Au delà des situations individuelles extrêmement diverses, l'analyse dégage des caractéristiques communes que l'auteur nous livre de façon détaillée, en trois temps : la guerre, le retour et l'héritage. 
Un essai parfois un peu long et fastidieux à lire, avec des répétitions, mais qui a le mérite de donner une contextualisation sur ce qu'a vécu une génération entière de jeunes gens aujourd'hui en fin de vie, portant des traumatismes toujours aussi vivaces 60 ans après. 
Ils avaient 20 ans dans les années 1955-1962, avaient vécu la seconde guerre mondiale et l'occupation allemande, leurs grands-pères étaient anciens combattants de la première guerre mondiale, leurs pères soldats /prisonniers de la seconde ; la société était encore très largement patriarcale et le service militaire allait faire d'eux des hommes ! Ils sont partis pour maintenir la paix mais ont fait une guerre qui n'en portait pas le nom ; encouragés à écrire à leurs familles, ils se montraient rassurants pour ne pas inquiéter, instaurant déjà, par l'autocensure, le silence. Leur parole ne fut pas plus encouragée au retour, les jeunes reprenant le cours de leur vie dans une société indifférente à ce qu'ils avaient pu connaître en Algérie alors que la France était en pleine transformation sociologique ...
 
Un livre témoignage dense et remarquable dans sa volonté d'analyse, pour essayer de comprendre le poids porté par les derniers anciens combattants issus du contingent, les caractéristiques propres à leur génération, les raisons familiales et sociétales de leur silence, les conséquences. Car celui qui se tait peut toujours essayer de porter seul ses traumatismes, ses peurs, sa culpabilité et/ou sa honte, il n'en impacte pas moins ceux qui l'entoure. 
 
Finalement, un excellent ouvrage de référence qui s'attache au respect du récit de ceux qui ont vécu “les événements" de l'intérieur, sans jugements de valeurs.

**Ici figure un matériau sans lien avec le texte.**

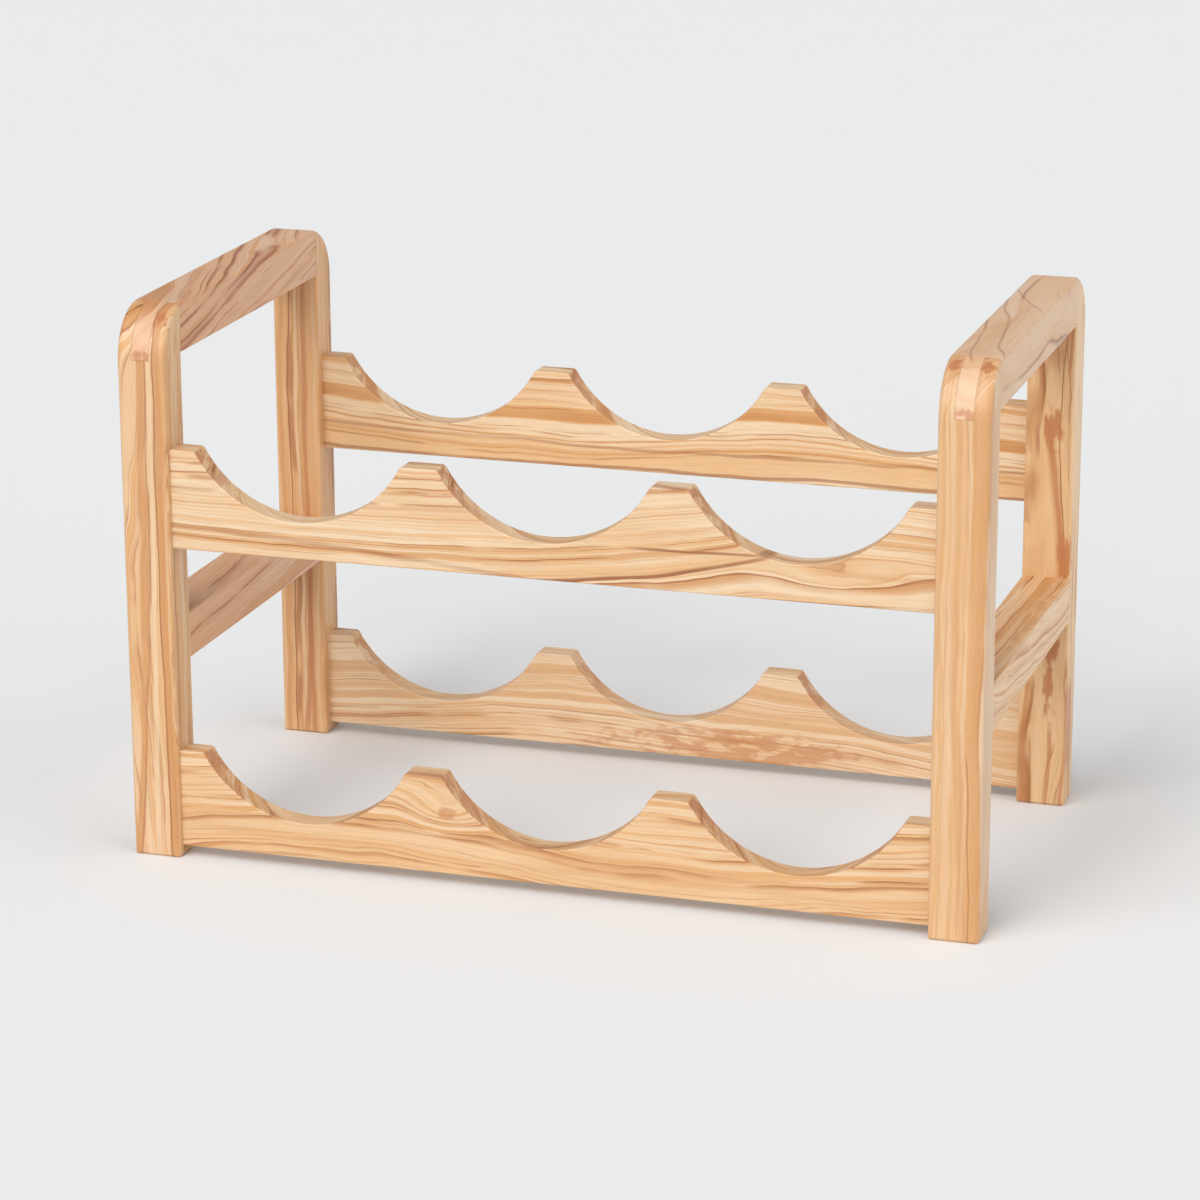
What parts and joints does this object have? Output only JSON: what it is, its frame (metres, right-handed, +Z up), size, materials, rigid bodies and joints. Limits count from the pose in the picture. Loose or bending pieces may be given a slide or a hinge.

Peut-être aussi un outil pour engager un dialogue au sein des familles dans lesquelles le sujet reste difficile à aborder, avant qu'il ne soit trop tard.
 
Nota :
Questionnaires disponibles sur le site de Raphaëlle Branche lien ICI
 
Tirés du texte :
 Si les vécus de cette guerre de plus de sept ans sont marqués du sceau de l'extrême diversité, l'impression de silence est ce qui domine. (...) Ces "structures du silence" sont historiques.D'une part, elles renvoient à des contextes sociaux, politiques, culturels qui pénėtrent les familles et les conditionnent en partie.(...) D'autre part, les structures de silence renvoient à des situations de communication internes aux familles (il n'est pas toujours possible de parler) qui, elles aussi, sont prises dans le temps.
 
En France, il n'existe quasiment aucune étude sur les anciens d'Algérie et leurs traumatismes, qu'il s'agisse de travaux de médecine ou de sciences sociales, la prise en charge psychologique a été tardive et la réflexion sur les impacts dans les familles absente.
 
Tous sont partis comme conscrits de l'autre côté de la Méditerrannée et tous ont eu à se réinsérer dans une société française qui les avait vus partir sans s'inquiéter outre mesure de ce qu'ils seraient amenés à vivre là-bas.
Ensuite, si des variations sont repérables, suivant les degré d'information des gens et suivant le moment de la guerre, la normalisation de l'expérience militaire par les familles, sur fond d'indifférence tranquille, est très largement commune aussi.
 
Le génération de ceux qui ont fait la guerre d'Algérie est la dernière d'une longue chaîne de générations masculines dont l'identité était liée au service militaire et à un devoir civique articulé avec la défense de la patrie.Une ligne invisible distingue radicalement une société préparant ses hommes à la guerre d'une société qui détache la construction de la masculinité de ce devoir-là.Au sein des familles, la ligne peut passer à l'intérieur des fratries.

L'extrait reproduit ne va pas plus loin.